Ribadisco tuttavia che anche per quanto riguarda Gerusalemme, Israele vuole l’intero territorio mentre i Palestinesi sono disponibili alla condivisione. Quindi sarà l’Onu a dovere decidere in merito, e la decisione dovrà tenere conto che sarà necessario garantire e salvaguardare l’accesso ai siti religiosi in Gerusalemme. E tutto questo non sarebbe difficile, se soltanto ci fosse un briciolo di volontà al compromesso da parte di Israele - ma loro dicono che non cederanno mai sulla questione di Gerusalemme. E questo è ridicolo. Forse saprai che quando Israele ha firmato gli accordi di Oslo, nella dichiarazione finale avevano dichiarato la disponibilità a negoziare in merito a Gerusalemme. Ed è chiaro che tali negoziati dovranno esserci.
Da parte di Israele non ci è mai stata una seria intenzione e reale buona fede durante i negoziati di Oslo del 1991, specie per la questione di Gerusalemme. E come saprai, io ero presente alla firma degli accordi.
Israele ha sempre temporeggiato, bloccando ogni progresso dei negoziati, mentre allo stesso tempo continuava a rubare territori Palestinesi. A suo tempo il primo ministro Shamir lo ha ammesso apertamente: la mia strategia è temporeggiare e rimandare all’infinito.
E dunque, Stephen: ho dato alle autorità Palestinesi gli strumenti legali di cui hanno bisogno per arrivare alla piena ammissione come stato membro dell’Onu, se è questo che vogliono.

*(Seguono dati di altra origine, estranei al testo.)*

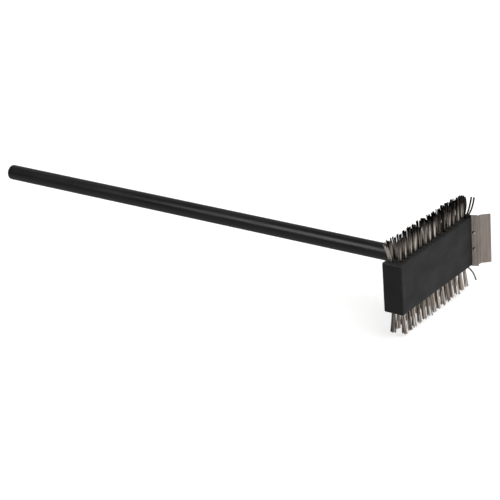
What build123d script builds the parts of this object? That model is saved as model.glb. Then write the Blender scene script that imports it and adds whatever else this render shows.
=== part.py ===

Ma bisogna sempre tenere conto del fatto che loro si trovano in un tritacarne e sono sotto enorme pressione da parte di tutti e specialmente da parte degli USA e dell’Europa per desistere dal loro proposito. [Già sono in atto sanzioni e ritorsioni contro la Palestina: gli USA hanno revocato lo stanziamento di 200 milioni di dollari in precedenza approvati - n.d.t.].
In conclusione aggiungo, che se trovano la volontà per andare fino in fondo nella ricerca per l’ammissione come stato membro, entro due o tre settimane dovrebbero riuscirci.